The transition from full-payload to encrypted compliance does not require a wholesale replacement of banking infrastructure. H33-Wire-Proof operates as a compliance processing layer that integrates with existing payment and compliance systems. The integration points are the same interfaces that banks already use to connect their core systems with compliance vendors — API calls, message queues, file transfers.

The transition can be phased. Start with a single compliance function — sanctions screening, for example. Run encrypted screening in parallel with traditional screening. Compare results. When the results match and the institution is confident in the encrypted pipeline, transition the function. Then add transaction monitoring. Then risk scoring. Then beneficiary verification. Each function transitions independently, and the institution maintains full-payload fallback capability throughout the transition.

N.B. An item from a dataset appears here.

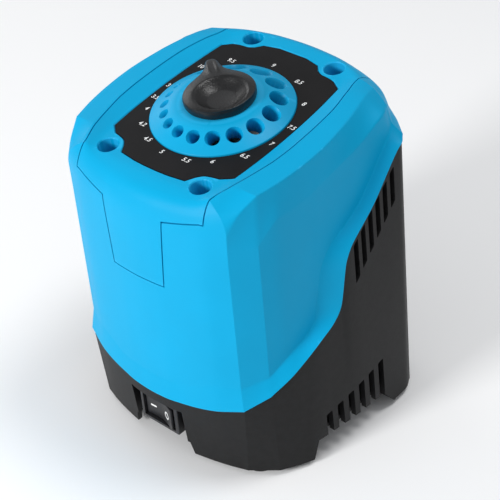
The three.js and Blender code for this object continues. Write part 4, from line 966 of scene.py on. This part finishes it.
def make_switch_marks(turn):
    """The usual on and off marks: a bar and a ring, lying on the curved face of the rocker."""
    bar_low, bar_high = SWITCH_MIDDLE - 0.45, SWITCH_MIDDLE + 0.45
    outline = [(-6.6, bar_low), (-3.2, bar_low), (-3.2, bar_high), (-6.6, bar_high)]
    vertices = [(x, face_depth(x) - d, z) for d in (MARK_SUNK, MARK_RAISED) for x, z in outline]
    bar = piece("mark_on", vertices, [*tube_faces(2, 4), (0, 1, 2, 3), (7, 6, 5, 4)], turn, "white_print")
    steps = 40
    rings = []
    for radius, d in ((2.2, MARK_SUNK), (2.2, MARK_RAISED), (1.5, MARK_RAISED), (1.5, MARK_SUNK)):
        ring = []
        for i in range(steps):
            a = 2 * math.pi * i / steps
            x, z = 5.2 + radius * 0.8 * math.cos(a), SWITCH_MIDDLE + radius * math.sin(a)
            ring.append((x, face_depth(x) - d, z))
        rings.append(ring)
    ring_mark = loft("mark_off", rings, turn, "white_print", closed=True)
    for mark in (bar, ring_mark):
        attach(mark, "rocker")


CORNER_NAMES = ("front_left", "front_right", "rear_left", "rear_right")
FOOT_PEG_RADIUS = 3


def make_feet():
    profile = [
        [0, -FOOT_LIFT], [6.6, -FOOT_LIFT], *arc((7.2, -1.7), 0.8, -90, 0, 5), [8, 2.3],
        [FOOT_PEG_RADIUS, 2.3], [FOOT_PEG_RADIUS, 5.7], [0, 5.7],
    ]
    for (x, y), corner in zip(FOOT_CENTRES, CORNER_NAMES):
        node = f"foot_{corner}"
        foot = turned(f"rubber_{node}", profile, 64, LIFT @ Matrix.Translation((x, y, 0)), "rubber")
        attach(foot, "casing")
        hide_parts(node)


SCREW_HEAD = 2.6           # height of a screw head
SHANK_RADIUS = 1.4
CROSS_HALF, CROSS_WIDTH, CROSS_DEPTH = 2.3, 0.45, 1.5


def make_cover_screws():
    """Pan-head screws with a cross, made upside down: the top of the head is at 0 and the shank above it."""
    profile = [
        [0, 0], [2.4, 0], *arc((2.6, 1.4), 1.4, -90, 0, 6), [4, SCREW_HEAD],
        [SHANK_RADIUS, SCREW_HEAD], [SHANK_RADIUS, 21], [0, 22.4],
    ]
    for (x, y), corner in zip(WELLS, CORNER_NAMES):
        node = f"cover_screw_{corner}"
        place = (DIAL @ Matrix.Translation((x, y, -WELL_DEPTH + 0.3 + SCREW_HEAD))
                 @ Matrix.Rotation(math.pi, 4, "X"))
        screw = turned(f"{node}_detail", profile, 48, place, "dark_steel")
        combine(screw, [
            block(-CROSS_HALF, CROSS_HALF, -CROSS_WIDTH, CROSS_WIDTH, -1, CROSS_DEPTH, place),
            block(-CROSS_WIDTH, CROSS_WIDTH, -CROSS_HALF, CROSS_HALF, -1, CROSS_DEPTH - 0.1, place),
        ])
        shade(screw, ROUNDED)
        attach(screw, "casing")
        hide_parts(node)


def dress_cad_nodes():
    """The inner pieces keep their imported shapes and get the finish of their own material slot."""
    slots = {row["node"]: row["material_slot"] for row in frame["record"]["subparts"]}
    for name, obj in frame["nodes"].items():
        obj.data.materials.clear()
        obj.data.materials.append(MATERIALS[slots[name]])


add_camera()
add_studio()
dress_cad_nodes()
make_cover()
make_shell()
make_housing()
make_label()
make_figures()
make_head()
make_knob()
make_switch()
make_feet()
make_cover_screws()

The parallel operation period also provides a natural testing and validation framework. Every encrypted compliance result can be compared against the traditional result to verify correctness. Discrepancies are identified and resolved before the transition is complete. By the time the institution moves to encrypted-only processing, the pipeline has been validated against thousands or millions of real transactions.

What Comes After Full-Payload Compliance

When full-payload compliance ends, three things happen.

First, breach surface collapses. Customer data no longer exists in vendor systems, correspondent banking systems, or counterparty systems. The bank is the sole custodian of its customers' data. A breach at a compliance vendor does not expose bank customer data because the vendor never had it. The bank's data breach risk becomes a function of its own security posture, not the aggregate security posture of every institution it shares data with.

Second, compliance costs decrease. Vendor management programs shrink. Data governance overhead decreases. Redundant screening infrastructure is eliminated. The bank invests in its own encrypted compliance pipeline — a single, well-defended system — instead of maintaining data protection controls across dozens of external relationships. The savings are operational and ongoing.

Third, compliance quality improves. Cryptographic proofs provide stronger assurance than log-based compliance records. Post-quantum attestation ensures that compliance records remain valid for their full retention period. The proof chain is independently verifiable, eliminating the ambiguity inherent in trust-based compliance verification. Regulators can verify compliance in minutes instead of weeks.

Full-payload compliance was the best available model when compliance computation required data access. It is no longer the best available model. The mathematics have changed. The engineering has caught up. The only remaining question is how quickly financial institutions will adopt the model that eliminates the risk they have been carrying for decades.

The compliance vendor never sees the data. The intermediary never sees the data. They verify the proof. That is the future. That future is here.